Ontslag op staande voet door klap
Ontslag op staande voet door klap
Op 20 november 2013 bevestigde de kantonrechter van de rechtbank Midden-Nederland, locatie Utrecht, het ontslag op staande voet door een klap van een ADL-assistente. De kantonrechter oordeelde dat het ontslag gerechtvaardigd was, omdat de assistente een cliënte een klap, duw of tik tegen het hoofd gaf en intimiderend gedrag vertoonde tegenover de cliënten.
Feiten van de zaak
Stichting Fokus biedt diensten aan mensen met een lichamelijke handicap, zodat zij zelfstandig kunnen wonen en leven. De stichting richt woonprojecten op met twaalf tot twintig woningen, waarin bewoners 24 uur per dag assistentie van ADL-medewerkers ontvangen. Gedaagde werkte sinds 8 januari 2003 als ADL-assistente bij Stichting Fokus en had een contract voor onbepaalde tijd. Ze verleende assistentie aan zeventien cliënten met ernstige lichamelijke handicaps.
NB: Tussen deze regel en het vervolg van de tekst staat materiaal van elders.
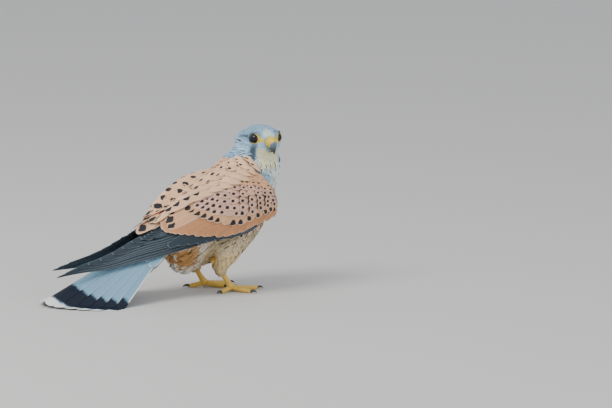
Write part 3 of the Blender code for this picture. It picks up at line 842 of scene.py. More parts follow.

Op 3 maart 2011 ontsloeg de werkgever gedaagde op staande voet. De werkgever baseerde dit ontslag op het feit dat gedaagde een cliënte een klap, duw of tik tegen het hoofd gaf. Ook schreeuwde zij tegen de cliënte, noemde haar “stinkend” in het bijzijn van anderen en vertoonde zij intimiderend gedrag. Bovendien schond gedaagde de privacy van de cliënten door het alarm-intercomsysteem onterecht te gebruiken. Gedaagde betwistte het ontslag en vorderde de doorbetaling van haar loon in kort geding. De voorzieningenrechter wees deze vordering toe, waardoor Stichting Fokus gedaagde € 3.884,80 bruto moest betalen.
Op verzoek van Stichting Fokus ontbond de voorzieningenrechter de arbeidsovereenkomst per 15 mei 2011. Gedaagde ontving daarbij een ontslagvergoeding van € 10.620,84 bruto en een proceskostenvergoeding van € 400,00. Dit gebeurde echter onder de voorwaarde dat het ontslag op staande voet in een bodemprocedure zou worden getoetst.
Vordering van Stichting Fokus in bodemprocedure
In de bodemprocedure vroeg Stichting Fokus om een verklaring voor recht dat het ontslag op staande voet van 3 maart 2011 rechtsgeldig was. Daarnaast vorderde de stichting het loon dat na het ontslag onterecht werd betaald, vermeerderd met rente vanaf 27 september 2011.
Stichting Fokus baseerde haar vordering op getuigenverklaringen van de cliënte en een collega van gedaagde die bij het incident aanwezig was. Gedaagde ontkende de verwijten, maar onderbouwde haar verweer verder niet. Ze stelde ook dat het ontslag disproportioneel was, maar motiveerde dit argument niet verder.
Oordeel van de kantonrechter
De kantonrechter oordeelde dat de getuigenverklaringen voldoende bewijs gaven dat gedaagde de cliënte een tik, duw of klap tegen het hoofd had gegeven. Het hoofd van de cliënte ging hierdoor ongeveer tien centimeter opzij, terwijl zij een brace of halo-frame droeg na een nekoperatie. Verder bleek uit de getuigenverklaringen dat gedaagde de cliënte had uitgescholden.
De kantonrechter merkte op dat gedaagde geen getuigen had aangedragen die haar versie van de feiten ondersteunden. Ook had zij ervoor gekozen zichzelf niet als getuige aan te bieden, waardoor de kantonrechter haar niet onder ede kon ondervragen. Dit belemmerde de mogelijkheid om de feiten volledig te onderzoeken en kwam ten nadele van gedaagde.